Very sound comments Flight-Lieutenant Baakennel.
{Spell-check gave me LIGHT-Lieutenant which I really like.}
Well then Light-Captain, some excellent comments.
I think Bruce has more than personal pleasure in his mind and less than storming the V&A. A leg in both camps, when he shares his work here.

MartyNL said...

I had a torrid time in my darkroom last weekend. Several hours and four 20x16" sheets the lighter - I had nothing to show for it. Fortunately it doesn't happen very often and I'll be going back in again this weekend determined to come out with just one decent print that I'd be proud to hang on my wall.

I like your prints Bruce but as printers we tend to be our worst critics.

DavidM said...

I suppose we should be our own worst critics.

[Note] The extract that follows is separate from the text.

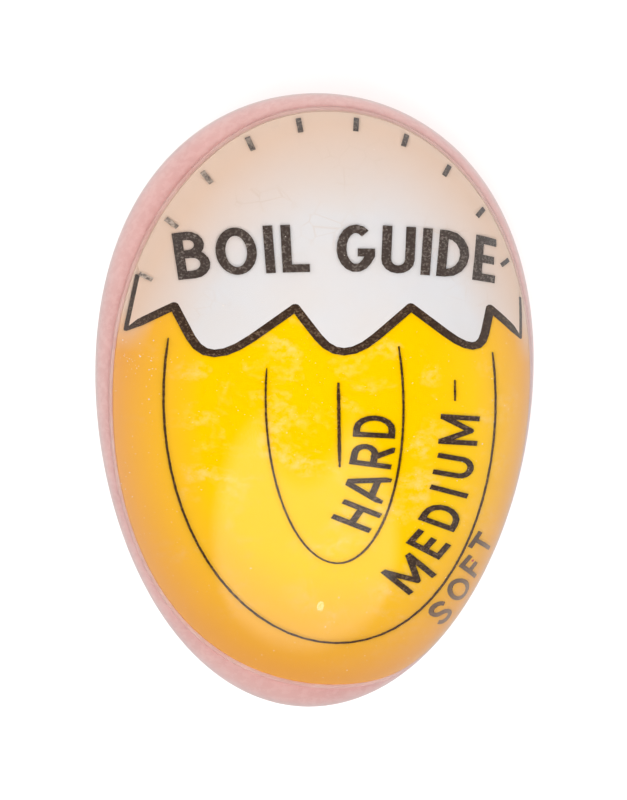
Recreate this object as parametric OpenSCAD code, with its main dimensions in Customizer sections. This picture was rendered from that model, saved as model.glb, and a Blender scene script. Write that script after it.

The unexamined print... as Socrates said.
I remember staying up all night to get a print right and using up an entire box of 20"x16". When I eventually woke up, I couldn't remember which was the good one. A lesson learned, but I'm blowed if I remember what it was.
My suggestion is that the most common cause of printing problems is starting off at too high a grade, and then trying to rectify the print by elaborate schemes of dodging and burning with all the fiddle-faddle of different grades thrown in. No wonder we despair at times. A brighter light over the fixer tray helps, but this may be a personal foible.
All this assumes a reasonable sort of neg. Obviously there are times when all hands and grades are needed at the pumps.